Repeat the following lines exactly and nothing else: the line containing "List this object's" and each line after it through the end of the listing.

• **Listing**
--- start ---

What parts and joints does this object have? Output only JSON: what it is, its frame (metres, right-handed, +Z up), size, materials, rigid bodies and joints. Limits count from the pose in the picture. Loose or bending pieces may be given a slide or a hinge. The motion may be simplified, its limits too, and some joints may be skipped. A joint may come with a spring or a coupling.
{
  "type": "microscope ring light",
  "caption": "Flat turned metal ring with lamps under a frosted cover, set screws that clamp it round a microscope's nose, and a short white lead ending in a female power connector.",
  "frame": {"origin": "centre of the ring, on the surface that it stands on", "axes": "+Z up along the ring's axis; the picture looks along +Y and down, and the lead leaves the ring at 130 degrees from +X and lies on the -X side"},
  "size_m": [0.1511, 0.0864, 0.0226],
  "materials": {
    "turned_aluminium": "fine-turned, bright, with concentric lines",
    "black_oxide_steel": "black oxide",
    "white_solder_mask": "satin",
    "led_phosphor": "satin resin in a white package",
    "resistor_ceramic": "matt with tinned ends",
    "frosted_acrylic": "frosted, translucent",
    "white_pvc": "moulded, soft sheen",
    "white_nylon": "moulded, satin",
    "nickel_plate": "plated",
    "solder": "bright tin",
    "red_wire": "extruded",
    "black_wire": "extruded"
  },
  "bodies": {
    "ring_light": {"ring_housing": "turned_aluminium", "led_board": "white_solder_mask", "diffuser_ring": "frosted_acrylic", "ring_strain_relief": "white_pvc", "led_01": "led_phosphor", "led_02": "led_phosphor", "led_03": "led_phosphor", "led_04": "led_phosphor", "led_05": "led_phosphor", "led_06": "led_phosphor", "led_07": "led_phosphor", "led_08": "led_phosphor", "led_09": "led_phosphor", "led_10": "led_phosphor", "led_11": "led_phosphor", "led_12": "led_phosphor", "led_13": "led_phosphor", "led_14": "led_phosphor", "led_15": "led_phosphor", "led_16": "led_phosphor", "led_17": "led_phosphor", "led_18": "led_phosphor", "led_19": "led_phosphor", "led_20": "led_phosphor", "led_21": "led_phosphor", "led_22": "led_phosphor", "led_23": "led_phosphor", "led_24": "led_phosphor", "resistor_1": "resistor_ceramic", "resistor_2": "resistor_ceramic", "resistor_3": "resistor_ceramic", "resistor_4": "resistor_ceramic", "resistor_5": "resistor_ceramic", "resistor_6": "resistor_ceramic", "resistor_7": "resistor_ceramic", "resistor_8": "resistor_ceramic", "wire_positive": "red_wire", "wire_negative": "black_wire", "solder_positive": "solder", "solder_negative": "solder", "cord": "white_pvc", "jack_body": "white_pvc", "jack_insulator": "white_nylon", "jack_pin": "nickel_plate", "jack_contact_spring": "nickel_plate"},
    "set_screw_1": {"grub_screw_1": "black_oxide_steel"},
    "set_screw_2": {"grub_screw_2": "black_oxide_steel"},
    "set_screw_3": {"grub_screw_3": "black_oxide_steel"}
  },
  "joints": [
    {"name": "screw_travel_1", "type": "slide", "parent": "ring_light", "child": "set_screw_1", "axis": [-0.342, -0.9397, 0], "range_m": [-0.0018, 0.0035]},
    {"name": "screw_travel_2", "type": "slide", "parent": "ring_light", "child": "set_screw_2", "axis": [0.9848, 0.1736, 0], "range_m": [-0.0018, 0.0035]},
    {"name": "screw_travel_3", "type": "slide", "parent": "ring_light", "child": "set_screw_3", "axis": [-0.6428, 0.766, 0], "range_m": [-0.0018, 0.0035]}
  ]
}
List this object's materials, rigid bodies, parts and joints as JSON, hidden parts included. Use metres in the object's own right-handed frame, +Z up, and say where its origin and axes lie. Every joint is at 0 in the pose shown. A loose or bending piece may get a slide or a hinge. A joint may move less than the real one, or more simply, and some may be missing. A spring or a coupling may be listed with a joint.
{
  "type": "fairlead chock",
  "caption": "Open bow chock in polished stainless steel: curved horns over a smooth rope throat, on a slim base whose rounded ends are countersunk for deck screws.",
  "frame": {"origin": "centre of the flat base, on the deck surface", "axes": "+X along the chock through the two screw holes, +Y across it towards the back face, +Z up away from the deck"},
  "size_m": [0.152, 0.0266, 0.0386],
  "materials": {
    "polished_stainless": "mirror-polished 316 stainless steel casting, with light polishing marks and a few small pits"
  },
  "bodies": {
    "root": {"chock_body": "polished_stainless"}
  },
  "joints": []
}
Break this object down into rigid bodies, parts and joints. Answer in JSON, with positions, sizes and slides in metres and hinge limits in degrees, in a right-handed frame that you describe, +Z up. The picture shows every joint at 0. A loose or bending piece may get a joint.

--- end ---

• **Result**
List this object's materials, rigid bodies, parts and joints as JSON, hidden parts included. Use metres in the object's own right-handed frame, +Z up, and say where its origin and axes lie. Every joint is at 0 in the pose shown. A loose or bending piece may get a slide or a hinge. A joint may move less than the real one, or more simply, and some may be missing. A spring or a coupling may be listed with a joint.
{
  "type": "fairlead chock",
  "caption": "Open bow chock in polished stainless steel: curved horns over a smooth rope throat, on a slim base whose rounded ends are countersunk for deck screws.",
  "frame": {"origin": "centre of the flat base, on the deck surface", "axes": "+X along the chock through the two screw holes, +Y across it towards the back face, +Z up away from the deck"},
  "size_m": [0.152, 0.0266, 0.0386],
  "materials": {
    "polished_stainless": "mirror-polished 316 stainless steel casting, with light polishing marks and a few small pits"
  },
  "bodies": {
    "root": {"chock_body": "polished_stainless"}
  },
  "joints": []
}
Break this object down into rigid bodies, parts and joints. Answer in JSON, with positions, sizes and slides in metres and hinge limits in degrees, in a right-handed frame that you describe, +Z up. The picture shows every joint at 0. A loose or bending piece may get a joint.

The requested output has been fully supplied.